Progress M-02M (Прогресс М-02М), identified by NASA as Progress 33P, was a Progress spacecraft which was used to resupply the International Space Station during 2009. It was the second Progress-M 11F615A60 spacecraft, and had the serial number 402.

==Launch==
Progress M-02M was launched by a Soyuz-U carrier rocket, flying from Site 1/5 at the Baikonur Cosmodrome. The launch occurred at 18:37 UTC on 7 May 2009.

==Docking==
Docking with the Pirs module of the ISS occurred at 19:24 UTC on 12 May 2009. On 30 June 2009, it undocked from the Station to begin a series of scientific experiments, having first been loaded with cargo for disposal, including two Orlan-M spacesuits.
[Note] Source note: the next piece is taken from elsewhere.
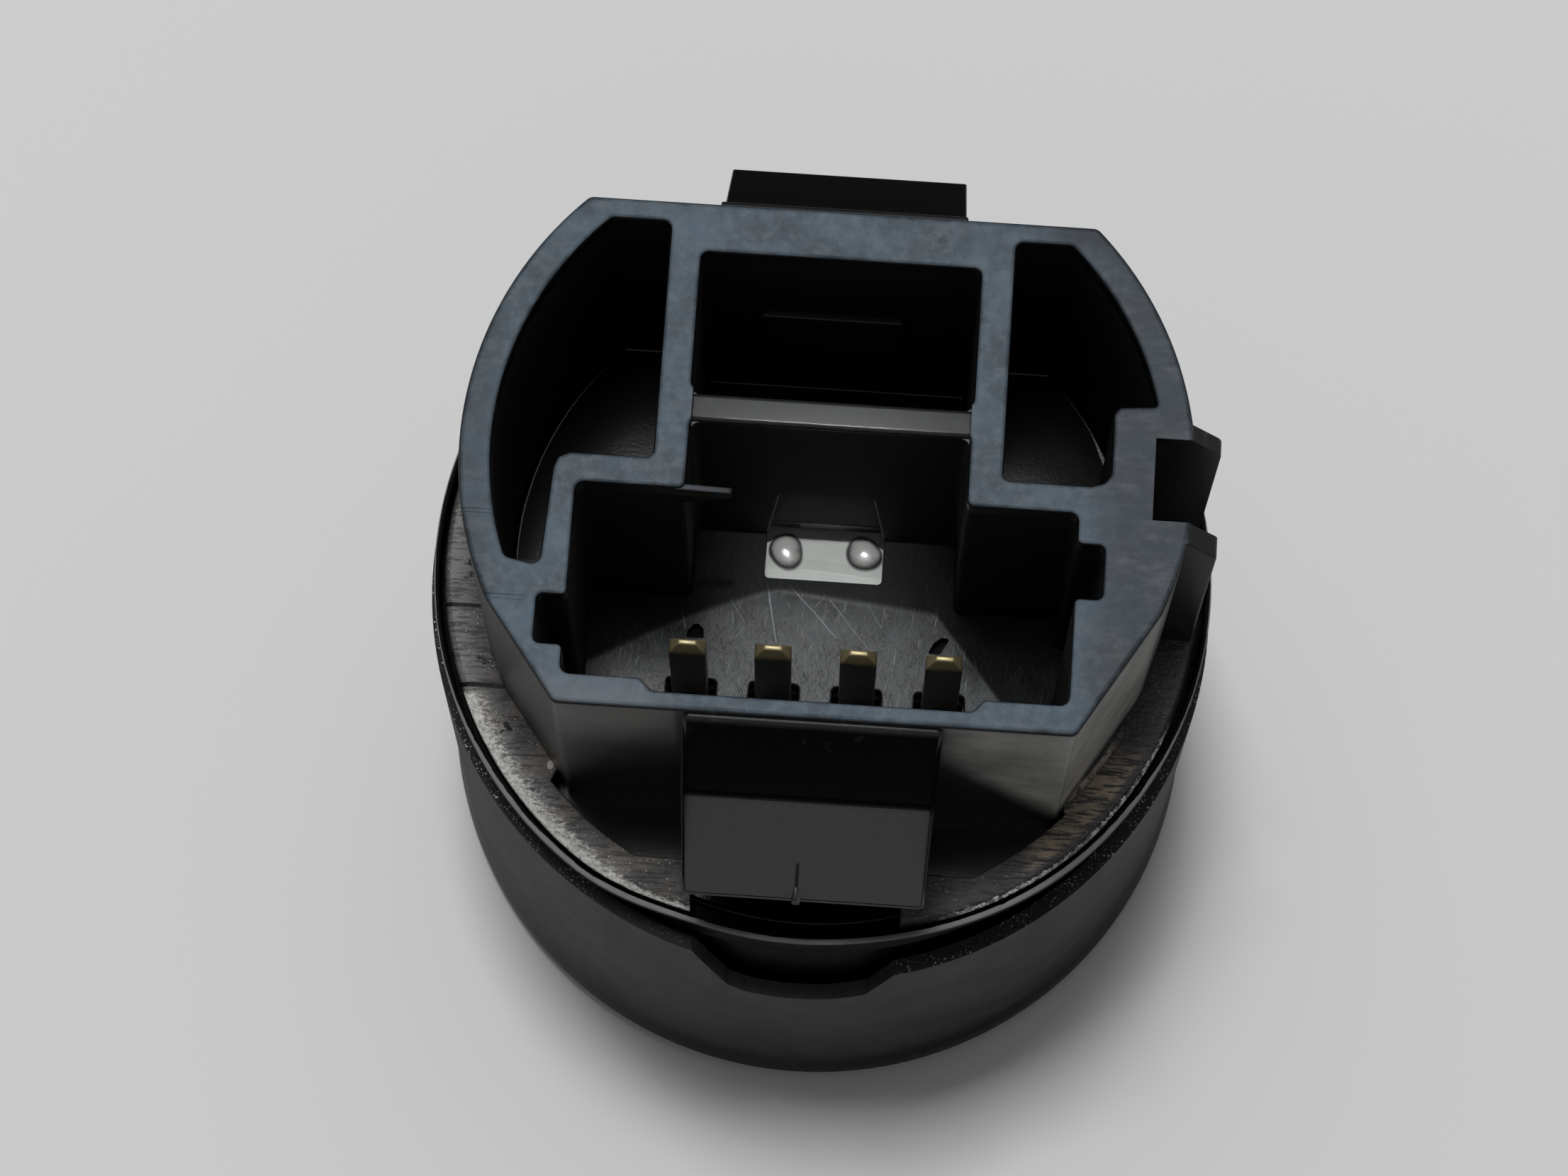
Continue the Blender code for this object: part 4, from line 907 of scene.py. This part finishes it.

It subsequently performed a second rendezvous with the ISS on 12 July 2009 to test docking systems installed for the arrival of Mini-Research Module 2. It approached to a distance of 10–12 m from the zenith port of the Zvezda module, with the closest approach occurring at 17:15 UTC. Following this test, it backed away from the station. At 15:43 UTC on 13 July 2009 it performed its deorbit burn, and it burned up in the atmosphere over the Pacific Ocean at 16:28:47 UTC.